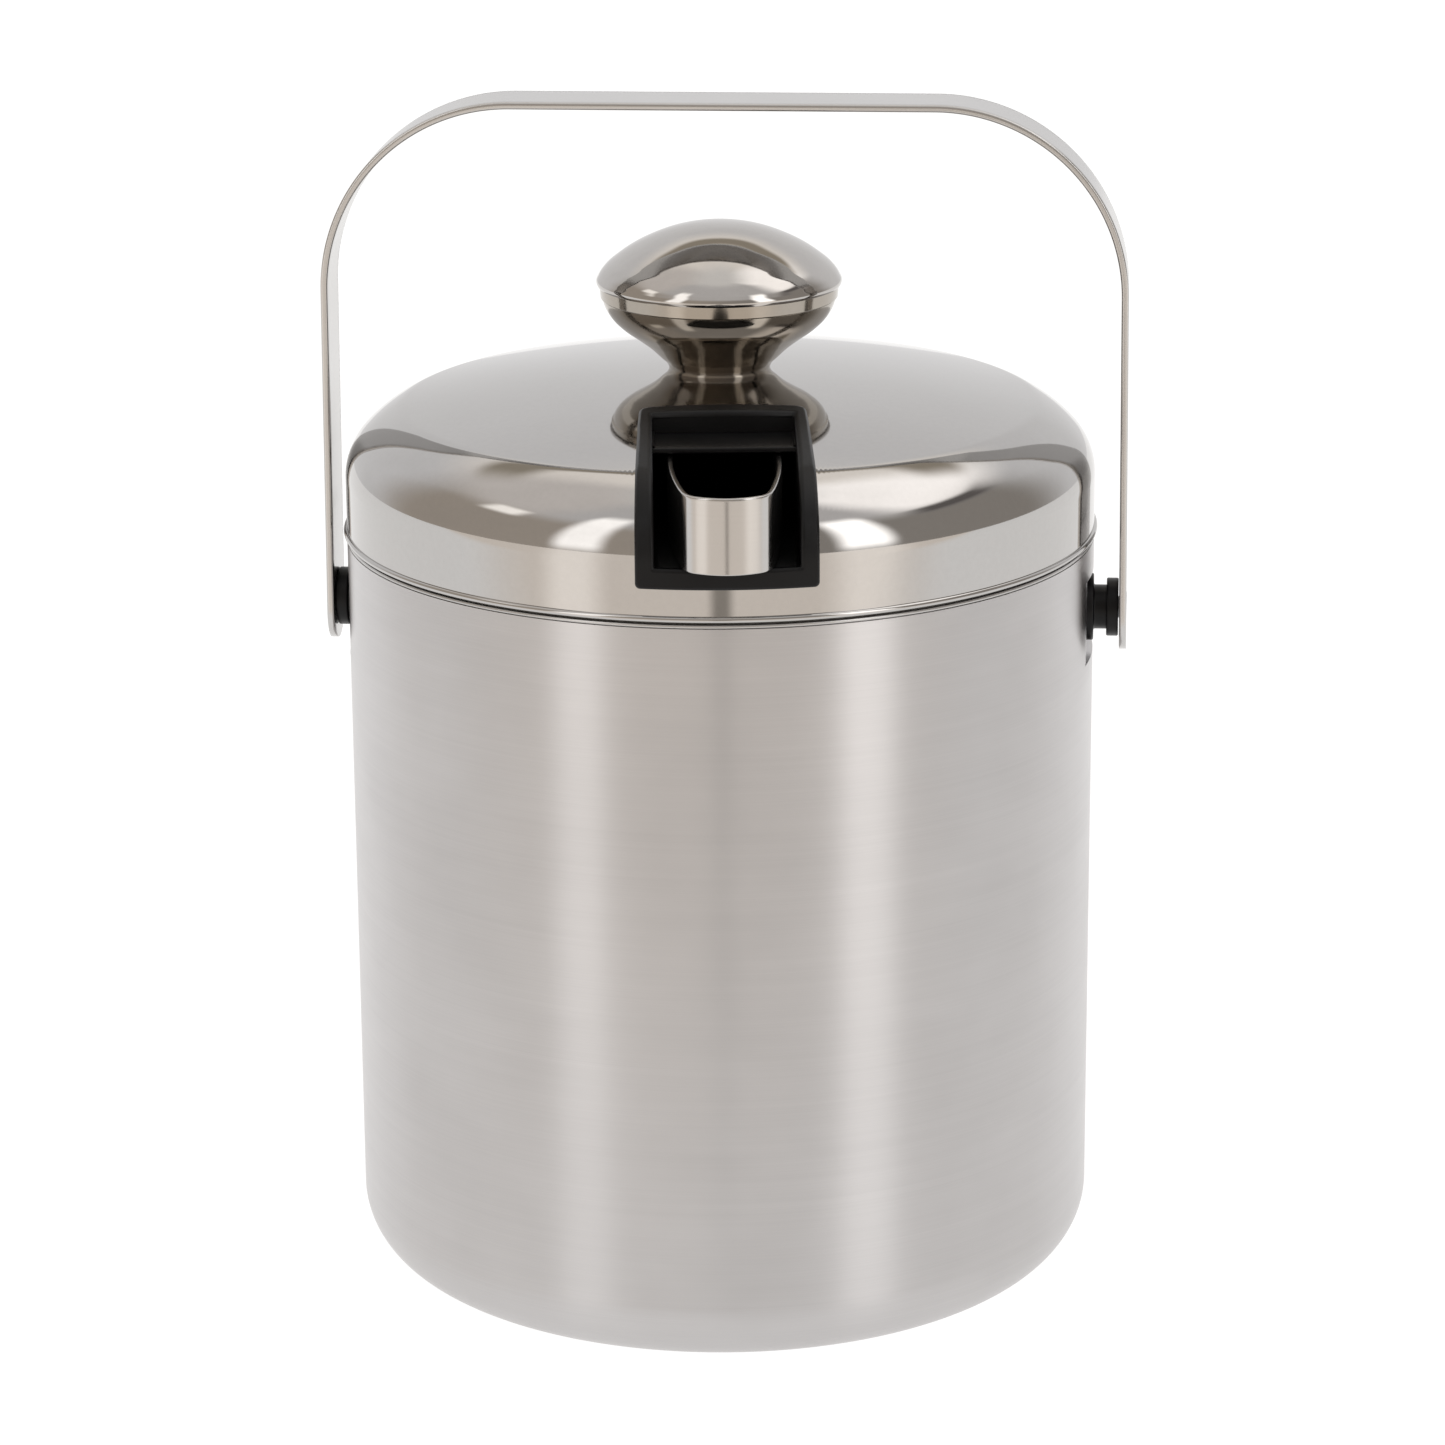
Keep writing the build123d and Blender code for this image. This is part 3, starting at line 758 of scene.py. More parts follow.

...

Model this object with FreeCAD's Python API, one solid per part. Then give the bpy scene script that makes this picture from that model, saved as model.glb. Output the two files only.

==

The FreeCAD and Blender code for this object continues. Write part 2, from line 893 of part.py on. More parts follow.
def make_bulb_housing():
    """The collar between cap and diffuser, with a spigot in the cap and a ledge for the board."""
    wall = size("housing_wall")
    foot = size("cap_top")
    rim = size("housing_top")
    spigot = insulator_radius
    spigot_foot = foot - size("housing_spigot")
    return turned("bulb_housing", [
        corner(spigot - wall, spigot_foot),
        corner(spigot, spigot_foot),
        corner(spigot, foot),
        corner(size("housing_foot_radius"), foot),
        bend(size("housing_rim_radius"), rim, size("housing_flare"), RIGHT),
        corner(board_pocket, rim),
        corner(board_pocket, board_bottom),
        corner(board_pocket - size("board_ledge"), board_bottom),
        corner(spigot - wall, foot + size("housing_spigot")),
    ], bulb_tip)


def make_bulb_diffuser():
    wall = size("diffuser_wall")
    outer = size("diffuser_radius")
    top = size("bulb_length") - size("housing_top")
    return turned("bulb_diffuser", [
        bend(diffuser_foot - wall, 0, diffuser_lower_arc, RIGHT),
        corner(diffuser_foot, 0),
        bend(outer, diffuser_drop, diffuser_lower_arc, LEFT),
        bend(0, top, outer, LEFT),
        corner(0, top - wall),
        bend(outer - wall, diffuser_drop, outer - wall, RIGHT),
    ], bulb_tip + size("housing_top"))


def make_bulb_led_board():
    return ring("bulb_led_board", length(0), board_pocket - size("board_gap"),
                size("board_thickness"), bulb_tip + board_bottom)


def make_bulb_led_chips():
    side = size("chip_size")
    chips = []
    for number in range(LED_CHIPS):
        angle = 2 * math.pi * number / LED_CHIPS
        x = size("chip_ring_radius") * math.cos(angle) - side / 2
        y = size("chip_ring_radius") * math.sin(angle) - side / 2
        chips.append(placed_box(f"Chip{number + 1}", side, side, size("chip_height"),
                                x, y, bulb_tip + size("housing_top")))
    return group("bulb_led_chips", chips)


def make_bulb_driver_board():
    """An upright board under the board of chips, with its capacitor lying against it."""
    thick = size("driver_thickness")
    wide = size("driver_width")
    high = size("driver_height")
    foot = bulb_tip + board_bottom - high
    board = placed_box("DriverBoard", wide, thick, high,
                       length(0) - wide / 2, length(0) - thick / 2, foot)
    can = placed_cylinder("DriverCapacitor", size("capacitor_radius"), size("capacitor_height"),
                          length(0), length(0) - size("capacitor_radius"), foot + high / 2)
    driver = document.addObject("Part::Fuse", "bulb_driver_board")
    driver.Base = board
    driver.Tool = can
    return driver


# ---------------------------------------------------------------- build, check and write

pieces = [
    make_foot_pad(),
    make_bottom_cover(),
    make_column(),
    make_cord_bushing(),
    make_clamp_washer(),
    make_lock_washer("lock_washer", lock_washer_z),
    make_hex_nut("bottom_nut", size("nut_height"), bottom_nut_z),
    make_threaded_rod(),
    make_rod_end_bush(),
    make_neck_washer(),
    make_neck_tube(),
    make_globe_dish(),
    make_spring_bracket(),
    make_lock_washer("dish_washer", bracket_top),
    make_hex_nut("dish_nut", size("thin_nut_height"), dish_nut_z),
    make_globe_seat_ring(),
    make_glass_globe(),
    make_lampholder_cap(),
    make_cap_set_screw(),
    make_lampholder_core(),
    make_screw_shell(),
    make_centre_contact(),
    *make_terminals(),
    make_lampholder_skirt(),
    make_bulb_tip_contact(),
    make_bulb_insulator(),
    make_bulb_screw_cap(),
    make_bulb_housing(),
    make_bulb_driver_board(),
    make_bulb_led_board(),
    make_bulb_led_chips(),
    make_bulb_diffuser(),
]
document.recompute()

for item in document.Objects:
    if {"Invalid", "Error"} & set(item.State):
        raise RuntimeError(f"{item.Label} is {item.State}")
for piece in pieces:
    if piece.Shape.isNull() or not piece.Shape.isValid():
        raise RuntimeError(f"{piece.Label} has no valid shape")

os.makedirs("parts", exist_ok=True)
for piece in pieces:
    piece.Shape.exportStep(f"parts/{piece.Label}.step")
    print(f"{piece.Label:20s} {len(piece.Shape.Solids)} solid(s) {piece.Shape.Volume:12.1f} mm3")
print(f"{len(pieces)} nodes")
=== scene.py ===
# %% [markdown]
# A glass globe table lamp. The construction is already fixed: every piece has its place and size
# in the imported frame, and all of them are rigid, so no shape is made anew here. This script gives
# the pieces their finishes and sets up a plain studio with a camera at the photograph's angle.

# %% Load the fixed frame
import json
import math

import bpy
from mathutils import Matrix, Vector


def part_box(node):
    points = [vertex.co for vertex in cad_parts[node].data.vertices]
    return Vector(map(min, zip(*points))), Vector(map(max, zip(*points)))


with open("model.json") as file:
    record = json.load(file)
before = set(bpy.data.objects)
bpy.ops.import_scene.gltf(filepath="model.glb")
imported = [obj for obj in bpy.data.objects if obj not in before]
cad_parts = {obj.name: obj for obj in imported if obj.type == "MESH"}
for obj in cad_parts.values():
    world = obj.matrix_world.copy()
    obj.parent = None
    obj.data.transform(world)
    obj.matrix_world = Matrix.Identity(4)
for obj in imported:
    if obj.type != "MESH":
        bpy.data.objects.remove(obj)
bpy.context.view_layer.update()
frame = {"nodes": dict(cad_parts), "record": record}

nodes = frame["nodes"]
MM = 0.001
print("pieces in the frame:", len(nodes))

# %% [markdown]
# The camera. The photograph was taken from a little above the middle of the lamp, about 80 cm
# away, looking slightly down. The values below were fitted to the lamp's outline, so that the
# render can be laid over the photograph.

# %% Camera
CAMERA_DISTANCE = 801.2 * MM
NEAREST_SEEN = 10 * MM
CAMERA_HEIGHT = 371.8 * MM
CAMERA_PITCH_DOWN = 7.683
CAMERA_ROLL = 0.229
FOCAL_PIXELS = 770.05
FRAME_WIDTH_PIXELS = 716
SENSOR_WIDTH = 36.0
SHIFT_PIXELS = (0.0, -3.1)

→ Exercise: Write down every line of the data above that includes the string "record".

→ Exercise response:
    record = json.load(file)
frame = {"nodes": dict(cad_parts), "record": record}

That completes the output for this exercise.